The woman was elderly. She was about 75 and fairly housebound, but not physically, only by her emotions. She was comfortable financially, upper middle-class and she was a widow. Her children never visited her, except rarely, as they lived in other states, far away. She was suffering from depression.
Two things I noticed immediately when I first visited her. One was that her hair was always immaculately set. She had this done once a week. The second thing I noticed was that she always held her little white Maltese dog, who was also neatly groomed, when I visited. Some weeks, the dog would have red polish on its "nails" and a matching red bow. While, on another day, the dog would sport a white bow and white nail polish.
This lady, and I shall call her Dorothy, complained about her sad life, her loss of her husband years ago, the fact that her children never came.
I suggested, in my youthful way, that she could join groups, go out, enjoy herself. Money was not an issue.
No, she was too low to go out.
Eventually, in my young state, I lost patience with her one day and said, "Why don't you do something for someone else? Instead of thinking of yourself all the time, why don't you get out of yourself?"
Dorothy became furious. She gave me the list of reasons why she not possibly help anyone.
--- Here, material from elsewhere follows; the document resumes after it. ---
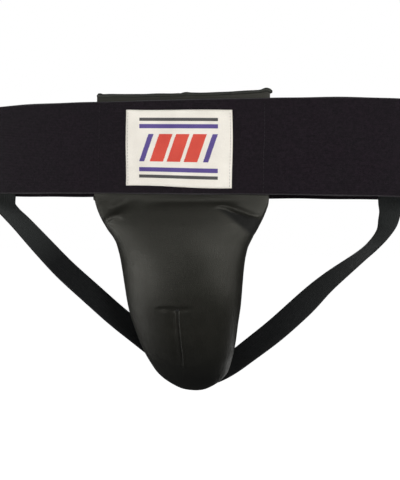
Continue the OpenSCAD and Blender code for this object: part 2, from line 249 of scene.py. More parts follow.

I listened and then I got up to leave.
"I am going now," I said. Dorothy grabbed my hand. "You won't leave me like the others, will you?"
I smiled a rather sad smile. She knew exactly what she had done. She had pushed away love, because it was not the kind of love she wanted. She wanted something specific. She was trying to tell God how to love her. She could not see the Cross as love.
She wanted me and others to love her image of herself she had created. Dorothy was her own idol.
At some point, I gave her a Bible and prayed with her for peace. I suggested she would read the Bible.
She said she would try, but she could hardly read with a dog on her lap, and the dog was always on her lap.
Dorothy had overcome the will of the dog, who just sat there. She had pushed away her family because she wanted something they could not give. She wanted to be a god, or rather, a goddess. She did not know how to love or be loved. Perhaps, she was too full of fear to be "found out" that she, too, was imperfect.
I do not know what happened to Dorothy, as I moved away to another city. The parish priest was moved to another church far away and all contact as lost with the sad, lonely woman.
I see this today, among the old and the young. They want to be loved in a fantasy world. They want to be loved in the image they have of themselves, not in the truth of their being, not in the uniqueness of how God created them.
They want people to love an image of themselves and not really themselves. They want to play God and say, "Love me like this!" These people may even only want a certain type of person to love them, like members of their own families, or people with status, not a young parish visitor.
The dog did not care if Dorothy lied to herself about her selfishness and pettiness. But, God did and God was trying to break down Dorothy's fear of real love.
Sometimes, we are closed to love as we want certain kinds of love and we pretend to be someone we are not. In this state, real love will not come our way.
God waits. He comes to the honest soul, the open mind, the heart which seeks Him. He is not manipulated or overcome like the poor, little white dog.
He wants two things from us. He wants us to know Him, but He also wants us to know ourselves as we really are, full of sin, pride, fears.
He will not leave us unless we push Him away. There are many ways to push God away and one is to avoid suffering. Another is to refuse to accept the fact that only God is good and without Him, we are nothing.
I pray for Dorothy today. She died a long time ago. I hope she became open to love.